Le projet de décret ajoute enfin, au titre des personnels du ministère de la défense habilités à accéder au TAJ, les sections de recherches de la gendarmerie maritime, de la gendarmerie de l'air et de la gendarmerie de l'armement dans le cadre de la réalisation des enquêtes administratives mentionnées à l'article L. 4123-9-1 du code de la défense. Interrogé sur le rôle de ces sections de recherches dans la réalisation de ces enquêtes administratives, le ministère de l'intérieur a finalement indiqué renoncer à cette disposition. La commission prend acte que seule la DRSD procédera à ces enquêtes et que le projet de décret sera dès lors modifié en ce sens.
Sur la consultation du TAJ dans le cadre des missions de renseignement :
Le projet de décret vise à ajouter un nouvel article R. 40-29-1 dans le CPP, relatif à la consultation du TAJ pour des finalités de renseignement.
L'article L. 234-4 du CSI prévoit en effet que, pour les seuls besoins liés à la protection de certains intérêts mentionnés à l'article L. 811-3 de ce code (indépendance nationale, intégrité du territoire et défense nationale ; prévention du terrorisme ; prévention des atteintes à la forme républicaine des institutions, des actions tendant au maintien ou à la reconstitution de groupements dissous et des violences collectives de nature à porter gravement atteinte à la paix publique), les services spécialisés de renseignement et les services appartenant au « second cercle du renseignement » peuvent accéder au TAJ.
Ces services sont listés à R. 234-3-I du CSI, le II de cet article prévoyant les modalités d'accès.
Le projet de décret vise en premier lieu à abroger ce II de l'article R. 234-3 du CSI et à insérer cette disposition dans un nouvel article R. 40-29-1 du CPP. Si, sur le principe, cette modification n'appelle pas d'observation particulière de la part de la commission, cette dernière estime toutefois que toutes les garanties actuellement prévues au II de l'article R. 234-3 du CSI doivent être mises en oeuvre, notamment l'absence d'interconnexion entre le TAJ et les traitements mis en oeuvre par les services concernés, et mentionnées dans le projet de décret.
En second lieu, l'article L. 561-27 du code monétaire et financier, tel que modifié par la loi du 3 juin 2016 susvisée, prévoit que la cellule de renseignement financier nationale, dénommée Tracfin, dispose, « pour les besoins de l'accomplissement de sa mission, d'un droit d'accès direct aux traitements de données à caractère personnel mentionnés à l'article 230-6 du code de procédure pénale, y compris pour les données portant sur des procédures judiciaires en cours et à l'exclusion de celles relatives aux personnes enregistrées en qualité de victimes ».
Le projet de décret vise dès lors à prévoir expressément les agents de Tracfin au titre des personnels habilités à accéder au TAJ, à des fins de lutte contre le blanchiment de capitaux.
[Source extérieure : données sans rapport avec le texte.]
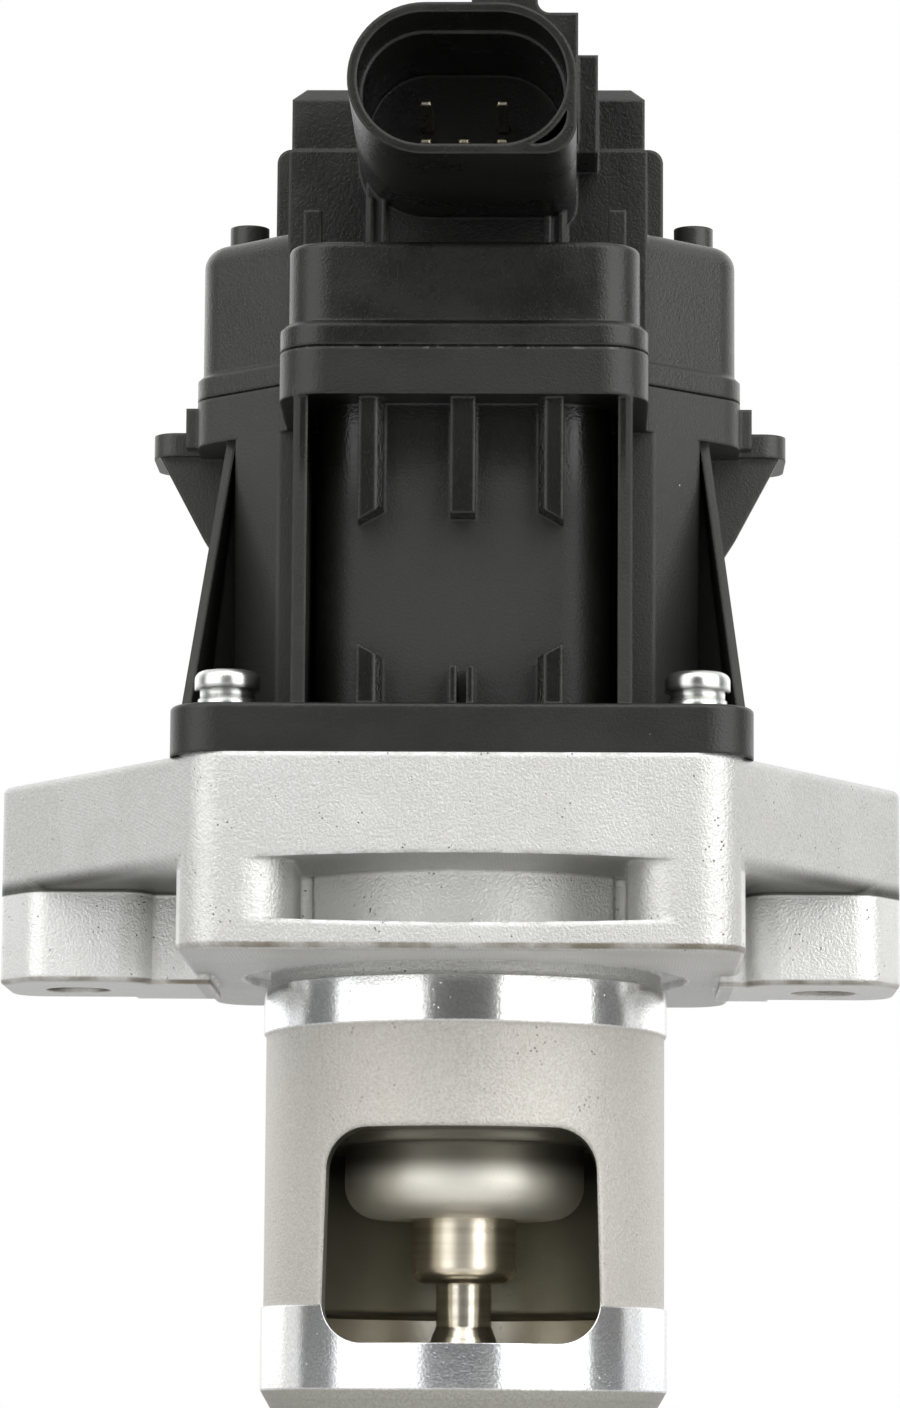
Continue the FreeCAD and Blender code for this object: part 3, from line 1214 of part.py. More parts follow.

La commission rappelle que cet accès doit être limité à la consultation et ne pas donner lieu à une interconnexion avec d'autres traitements.
Les modalités d'accès des agents de Tracfin au TAJ sont encadrées par une convention conclue entre la DGGN et Tracfin, qui définit les garanties en matière d'authentification et de traçabilité des consultations.
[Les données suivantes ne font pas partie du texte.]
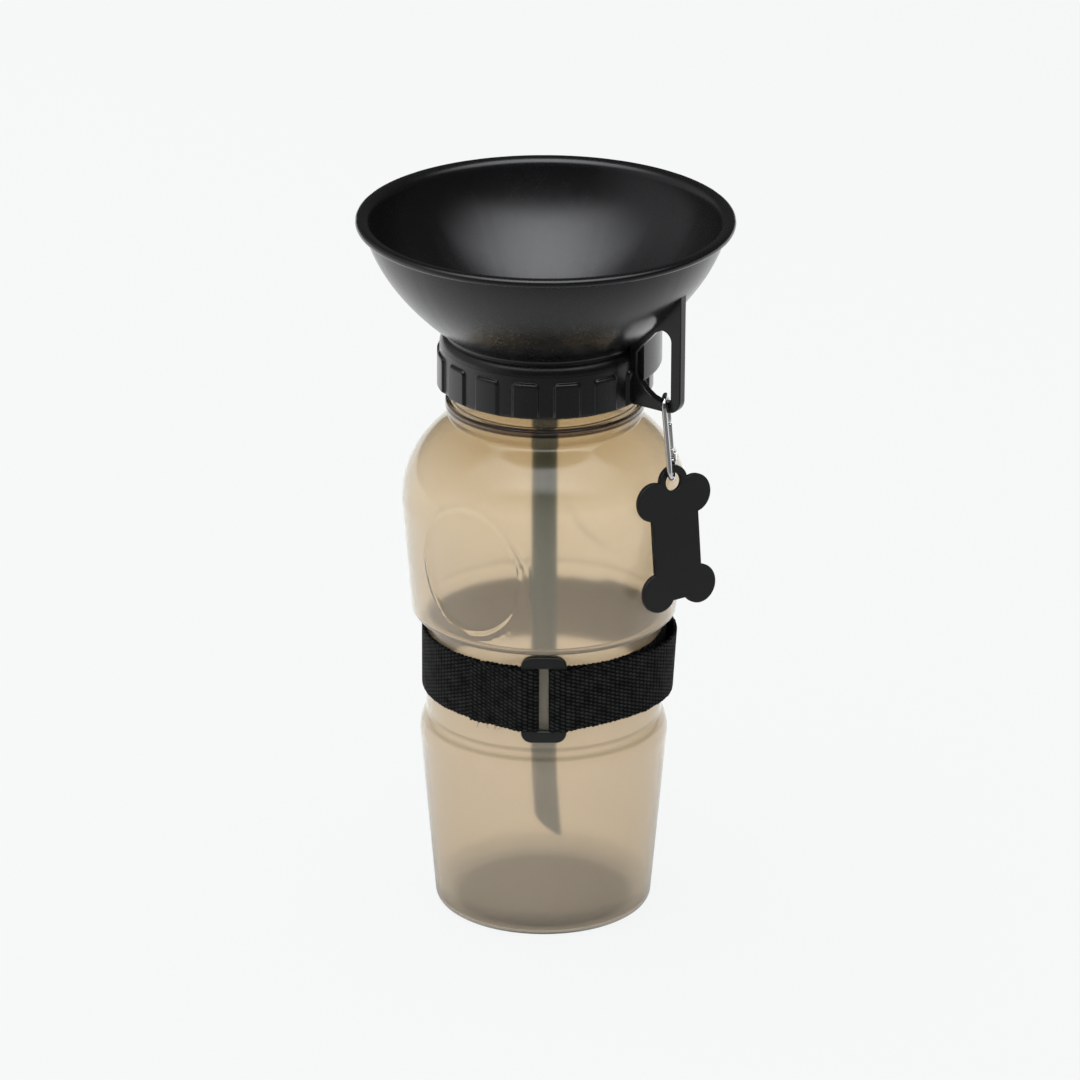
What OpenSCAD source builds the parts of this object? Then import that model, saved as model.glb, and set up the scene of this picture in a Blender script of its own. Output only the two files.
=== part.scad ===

Les utilisateurs de Tracfin accèdent aux applications au moyen de leur poste de travail muni d'un navigateur, par des raccordements réseau entre Tracfin et la gendarmerie. Le TAJ sera accessible par le biais de navigateurs Web au moyen du protocole sécurisé HTTPS.
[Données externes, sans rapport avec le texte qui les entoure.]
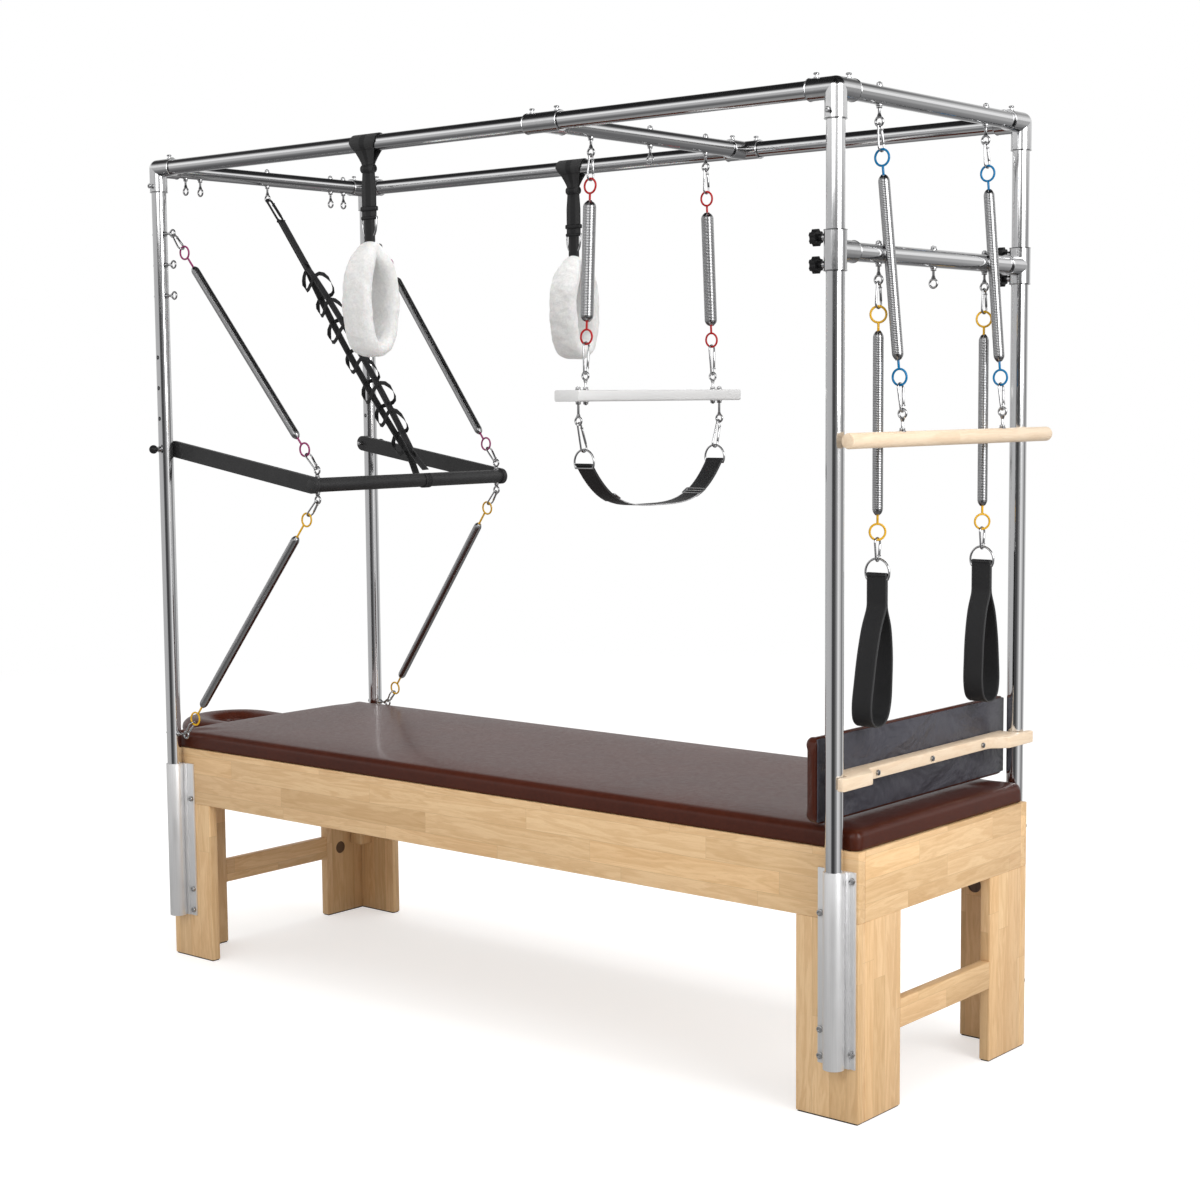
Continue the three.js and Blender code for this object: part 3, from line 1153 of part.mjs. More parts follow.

Chaque agent, individuellement désigné et habilité par le directeur de ce service pour accéder au TAJ, sera muni d'une carte à puce contenant un certificat d'authentification conforme au Référentiel général de sécurité (RGS). Ce certificat permettra à l'agent de s'authentifier de façon forte sur un portail géré par Tracfin depuis son poste de travail. Cette authentification sera tracée et transmise aux infrastructures du ministère de l'intérieur pour confirmer l'identité de l'agent et ses habilitations au TAJ.
Enfin, les traces générées par la consultation du TAJ seront conservées par le ministère de l'intérieur et transmises à Tracfin à des fins de contrôle interne.
Au regard de ces éléments, l'ajout de ces nouveaux personnels habilités à accéder au TAJ n'appelle pas d'observation particulière de la commission.
Sur les modalités d'exercice des droits d'effacement et de rectification :
La loi du 3 juin 2016 précitée a modifié l'article 230-9 du CPP afin de prévoir que les décisions du procureur de la République et du magistrat « référent » en matière d'effacement ou de rectification des données à caractère personnel sont désormais susceptibles de recours devant, respectivement, le président de la chambre de l'instruction et le président de la chambre de l'instruction de la cour d'appel de Paris.
Cette même loi a inséré dans le CPP l'article 802-1, généralisant le droit au recours en cas de défaut de réponse d'une autorité judiciaire à une demande, considéré comme une décision implicite de rejet.
Les projets d'article R. 40-31 et R. 40-30-1 du CPP tels que prévus par le projet de décret visent dès lors à préciser cette procédure et n'appellent pas d'observation particulière de la part de la commission.